Viele Erkrankungen oder zootechnische Maßnahmen bei Rindern können mit Schmerzen verbunden sein. Hierzu gehören beispielsweise Eingriffe wie die Enthornung oder Kastration, aber auch Lahmheiten oder respiratorische Erkrankungen. Der Einsatz von lokal oder systemisch wirkenden Schmerzmitteln ist daher bei vielen Eingriffen und Erkrankungen indiziert. Der tatsächliche Einsatz von Analgetika hängt in Fällen, in denen deren Einsatz nicht zwingend vorgeschrieben ist, allerdings von der Einschätzung der behandelnden Person ab.
Eine amerikanische Studie hat in einer Umfrage mit 1.187 Teilnehmern (497 Rinderhalter, 569 Rindertierärzte und 121 Personen mit beiden Rollen) nun untersucht, welche Faktoren den Einsatz einer Schmerzmedikation im Rahmen von Erkrankungen oder potenziell schmerzhaften Eingriffen beeinflussen. Befragt wurden die Teilnehmer zur erwarteten Schmerzhaftigkeit und dem Einsatz von Analgetika bei Tieren verschiedener Altersgruppen (unter zwei Monate, zwei bis zwölf Monate, über zwölf Monate) in folgenden Situationen: chirurgische Eingriffe am Abdomen, chirurgische Kastrationen, Kastrationen mit Gummiringen, Enthornen mit einem Brennstab oder einer Ätzpaste, Heißbrand, Kaltbrand, Rindergrippe und Lahmheiten.

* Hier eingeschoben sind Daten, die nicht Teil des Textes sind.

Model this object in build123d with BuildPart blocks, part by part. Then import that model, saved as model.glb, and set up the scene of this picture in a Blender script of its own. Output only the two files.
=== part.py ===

Tierärzte und Landwirte schätzen Schmerzhaftigkeit unterschiedlich ein
Im Vergleich zu Rinderhaltern bewerteten Tierärzte nahezu alle Eingriffe als schmerzhafter. Ebenso beurteilten Frauen im Vergleich zu Männern die untersuchten Eingriffe als schmerzhafter. Das Alter der befragten Personen hatte hingegen keinen Einfluss auf die wahrgenommene Schmerzhaftigkeit. Personen, die Eingriffe oder Krankheitszustände als schmerzhafter einschätzten, setzten häufiger eine lokale oder systemische Analgesie in der betreffenden Situation und bei der entsprechenden Altersgruppe ein.
Top Job:
Auch wenn in Deutschland eine andere Gesetzgebung zugrunde liegt und bei einigen untersuchten Eingriffen eine Schmerzmedikation vorgeschrieben ist bzw. diese Eingriffe gar nicht erst erlaubt sind (bspw. die Kastration von Rindern mit Gummiringen), zeigt die vorliegende Studie, dass der Einsatz einer Analgesie von der individuellen Wahrnehmung der Schmerzhaftigkeit der behandelnden Person abhängt. Dies ist auch für den deutschen Kontext wichtig. Das Schaffen von mehr Bewusstsein für die Schmerzhaftigkeit bestimmter Erkrankungen oder Eingriffe (bspw. Klauenbehandlungen) könnte dazu beitragen, dass mehr Tieren eine Analgesie zukommt.
Originalpublikation
Edwards-Callaway LN, Keller KP, Oselinsky K, Johnstone E, Cramer C et al. (2023): A nationwide survey on producer and veterinarian perceptions of the painfulness of procedures and disease states in dairy and beef cattle. Front Pain Res (Lausanne) 4: 1059224. doi.org/10.3389/fpain.2023.1059224.